To sum up these readings, this is a classic example of Tertullian’s question, “What hath Athens to do with Jerusalem?” Shall we do theology by studying the worship practices of the early Church, their hymns and formulas, and the creeds? Or shall we do theology by talking with speculative philosophical thought? One side argues, if Christians start with philosophy, they will eventually over-stress the working of the economic Trinity, or how God reveals God’s self to us, leaving very little room for mystery or awe when it comes to worship. The other side argue that Jesus is the Revelation from God, and we need to know exactly who we are in relationship with (the Triune God) before knowing how to properly worship.

As a lifelong fanboy of the Trinity, I have a few questions for both sides, like for the Immanent Trinity side, if we can’t speak of God other than some great mystery, what was the purpose of the Church Fathers’ metaphysical claims about God? For the social Trinitarian side, given the fact of God’s self-sufficiency is assumed in Scripture, what is it that can stop us from being arrogant and having ownership of the deity?
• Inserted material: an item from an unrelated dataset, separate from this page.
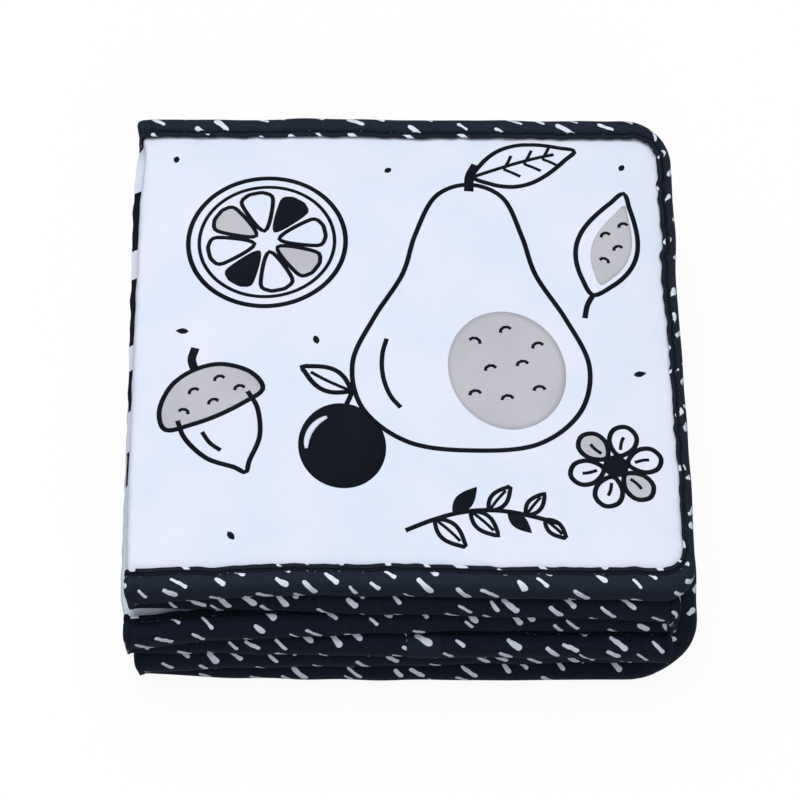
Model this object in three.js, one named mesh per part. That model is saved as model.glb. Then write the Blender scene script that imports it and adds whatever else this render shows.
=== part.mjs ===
// A soft cloth book for babies: six padded pages in one strip, folded in a zigzag and bound
// all round with tape. It lies closed, with page 1 on top and page 6 on the table.
// Lengths are in millimetres. X runs from the left folds to the free ends, Y runs from the
// front edge to the back edge and Z is up from the table.
import * as THREE from 'three';

// Sizes of the folded book
const page_depth = 180; // outer edge of the front binding to that of the back one
const page_pitch = 9.4; // from one page's middle plane to the next
const first_end_x = 92.4; // the free end of page 1
const last_end_x = 97.1; // the free end of page 6, which sticks out a little
const first_front_radius = 11.5; // of page 1's free corner at the front
const first_back_radius = 17;
const last_corner_radius = 24; // of both free corners of page 6
const least_corner_radius = 3; // of the innermost rings of a padded layer

// How far each page's front edge lies in front of page 1's, from the top page down
const page_forward = [0, 1.2, 3.8, 6.2, 5, 5.6];

// The lines that the folds turn about, from fold 1-2 down to fold 5-6. A soft strip without
// padding joins two pages there, so each line stands off from the pages' edges.
const fold_line_x = [-89.1, 90.9, -92, 90.9, -88.8];
const fold_stand_off = 6.6;
const fold_squash_share = 0.6; // how far a closed fold sticks out, of a round one's reach

// A padded page's section, ring by ring from the rim to the middle
const crown_half = 4.5; // half of the full thickness
const bound_border = 40; // from a long bound edge in to the full thickness
const free_end_border = 26; // the same from the free end, where the tape is narrower
const fold_border = 24; // from a fold in to the full thickness
const bound_ring_shares = [0.065, 0.11, 0.225, 0.265, 0.35, 0.55, 1];
const fold_ring_shares = [0, 0.04, 0.1, 0.16, 0.3, 0.55, 1];
const ring_height_shares = [0.2, 0.54, 0.545, 0.72, 0.87, 0.955, 1];
const first_padded_ring = 3; // pad and film begin inside the stitched border

const cloth_thickness = 0.7;
const film_thickness = 0.25;
const layer_gap = 0.3; // left between pieces that touch on the real book
const rest_flat_depth = 0.5; // page 6 is pressed flat this deep where it lies on the table

// The binding tape's section
const tape_width = 8.8; // on each side of a page, from the outer edge in
const free_end_tape_width = 5.7; // round a free end the tape is folded off centre
const tape_half = 3.9; // half of the bound edge's thickness
const tape_thickness = 0.8;
const tape_lip_drop = 0.25; // the lip lies a little lower than the rolled edge
const stitch_inset = 2.3; // from the lip to the groove that the stitching pulls in
const stitch_depth_share = 0.44; // of the tape's own thickness
const stitch_groove_width = 2;
const tape_fold_half = 2.1; // half of its thickness where a fold pinches it
const nose_steps = 6; // facets round the rolled edge
const corner_steps = 7; // facets round a free corner
const fold_steps = 8; // facets round a fold

// The tape's two ends meet on the front edge of page 4, where one laps over the other
const lap_page = 4;
const lap_start_x = 1.9;
const lap_length = 11;
const lap_thickness = 0.5;

const cloth_colour = 0xdde4ee;
const tape_colour = 0x23242f;
const pad_colour = 0xf0efec;
const film_colour = 0xdfe6ea;

const page_count = page_forward.length;
const quarter_turn = Math.PI / 2;
const half_turn = Math.PI;
const book = new THREE.Group();
book.name = 'cloth_book';

// A closed mesh from points and triangles, turned so that its faces look outwards
function add_solid(name, colour, points, triangles) {
  let volume = 0;
  for (const [a, b, c] of triangles) {
    volume += points[a].dot(points[b].clone().cross(points[c]));
  }
  const outward = volume < 0 ? triangles.map(([a, b, c]) => [a, c, b]) : triangles;
  const geometry = new THREE.BufferGeometry();
  const places = points.flatMap((point) => point.toArray());
  geometry.setAttribute('position', new THREE.Float32BufferAttribute(places, 3));
  geometry.setIndex(outward.flat());
  geometry.computeVertexNormals();
  const material = new THREE.MeshStandardMaterial({ color: colour, roughness: 0.9 });
  const mesh = new THREE.Mesh(geometry, material);
  mesh.name = name;
  book.add(mesh);
}

// Triangles that join each loop of points in a row of loops to the next one
function joined_loops(loop_count, loop_size) {
  const triangles = [];
  for (let loop = 0; loop + 1 < loop_count; loop += 1) {
    const here = loop * loop_size;
    const there = here + loop_size;
    for (let i = 0; i < loop_size; i += 1) {
      const next = (i + 1) % loop_size;
      triangles.push([here + i, here + next, there + next]);
      triangles.push([here + i, there + next, there + i]);
    }
  }
  return triangles;
}

// A layer of a page between an upper and a lower stack of rings. The stacks meet at the rim,
// and their innermost rings are filled in flat.
function add_layer(name, colour, upper_rings, lower_rings) {
  const rings = [...upper_rings].reverse().concat(lower_rings);
  const size = rings[0].length;
  const triangles = joined_loops(rings.length, size);
  const last = (rings.length - 1) * size;
  for (let i = 1; i + 1 < size; i += 1) {
    triangles.push([0, i + 1, i], [last, last + i, last + i + 1]);
  }
  add_solid(name, colour, rings.flat(), triangles);
}

// A strip through a row of sections, closed at both ends. The outline is the flat shape that
// every section follows.
function add_strip(name, colour, outline, sections) {
  const size = outline.length;
  const triangles = joined_loops(sections.length, size);
  const last = (sections.length - 1) * size;
  for (const [a, b, c] of THREE.ShapeUtils.triangulateShape(outline, [])) {
    triangles.push([a, c, b], [last + a, last + b, last + c]);
  }
  add_solid(name, colour, sections.flat(), triangles);
}

// Where a page lies. Pages 1 and 2 share a left fold, 2 and 3 a right one, and so on.
function page_edge_at(fold) {
  const line = fold_line_x[fold];
  return line - Math.sign(line) * fold_stand_off;
}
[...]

Is Liberation necessarily ANTI- Nicene?

James Cone has made a few comments about the Church fathers, and granted, he has praised theologians such as Athanasius for taking a stand against Arian heretics. Given his Methodist Protestant background, Cone is less enthusiastic about the creeds and Church Fathers. In God of The Oppressed, Cone asserts,

“The Nicene Fathers showed little interest in the Christological significance of Jesus’ deeds for the humiliated, because most of the discussion took place in the social context of the Church’s position as the favored religion of the Roman State. Therefore, it became easy to redefine Jesus as the divinizer (the modern counterpart is “spiritualizer”) of humanity. When this happens Christology is removed from history, and salvation becomes only peripherally related to this world. “

Because Cone appropriates some of Juergen Moltmann’s theology, it seems that Cone would fit neatly in the category of a “social Trinitarian,” much like an analytic theologian. Some of the intellectual descendents of James Cone have come to similar conclusions about the Church Fathers and Mothers. Kelly Brown Douglas, a Womanist Theologian in The Black Christ, contended,

“Finally, there are aspects of the Nicene/Chalcedonian formulation that appear inconsistent with Jesus as he was portrayed in the Gospels. For instance, this formulation establishes that Jesus is Christ by focusing on God’s act of becoming incarnate in him. In so doing, it diminishes the significance of Jesus’ actions on earth.”

– The Black Christ, page 112.

It seems as if there is not room for the Nicene/Chalcedonian formulas to be used as normative theological resources by black theologians. On one hand Kelly Brown Douglas as an Episcopalien knows the Nicene Creed backwards and forward. Yet, Brown Douglas, as a relational theologian, writes about a Christ who relates to black women and who is made accessible in his ministry to the least of these. Rings of social Trinitarianism, for sure!

Ah! But not so fast, analytic theologians, just you feel safe in assuming that Cone’s project is on your side! In A Black Theology of Liberation, Cone does commend analytic philosophy for keeping theologians in check,

“The rise of analytic philosophy, with its investigation of the relationship between language and truth, has caused many theological nightmares as religionists have sought to defend the validity of theological speech. Religionists can be thankful to the philosophy of language for subjecting theological speech to the analytical test. Even though we [black theologians] insist that truth is determined only by an oppressed community asserting its existence in an oppressive world, and not by an ‘uncommitted’ philosopher of language applying an ‘objective’ test, the logic of analytic philosophy does make us more sensitive in our use of language and forces us to subject our own language to tests devised by the community itself. Every community must ask, How do we know that our claims about God are valid?”

Chapter 3, page 42.

For Cone, oppressed community’s have inherent religious practices “a sense of the presence of God, a feeling of awe” (page 61) while ideas such as “the death-of-God” arise out the the communities that hold the powerful majority’s (white) perspective (page 66). For Cone, analytic philosophy used as a tool for liberation is only useful to the extent it aids in the elimination of the concrete realities that the oppressed who struggle to survive everyday (page 88). Like the Immanent Trinitarians, Cone shares an overriding concern for the concrete, the daily religious practices of the marginated to be more precise.

The Trinity and Liberation?

When I first started reading Patristic theology, I was pleasantly surprised by the words of persons like Gregory the Great, and their exegesis of parables, and their concern for the poor. I eventually settled with choosing Clement of Alexandria was my favorite, and I continue to learn about his probably influence on the Cappodocian theologians, who did have abolitionist leanings. That being said, I have a generous reading of the Apostles’ Creed when it says, “Suffered under Pontius Pilate; was crucified, dead and buried: He descended into hell.” I understand that the “suffering under Pontius Pilate” to include the ministry of Jesus, and his preaching the Gospel as a way of peaceably resisting the violence of the Roman Empire. The fact is that the Church Fathers and Mothers taught on Jesus’ ministry as an entrance into the divine life of Trinity because the early church controversies were theocentric and Christological in nature, whereas today, contemporary churches split over anthropological controversies like sexuality and worship styles. So when it comes to this so-called “barrier” between Ancient Christianity and modern Christianity, I just don’t buy into it so easily.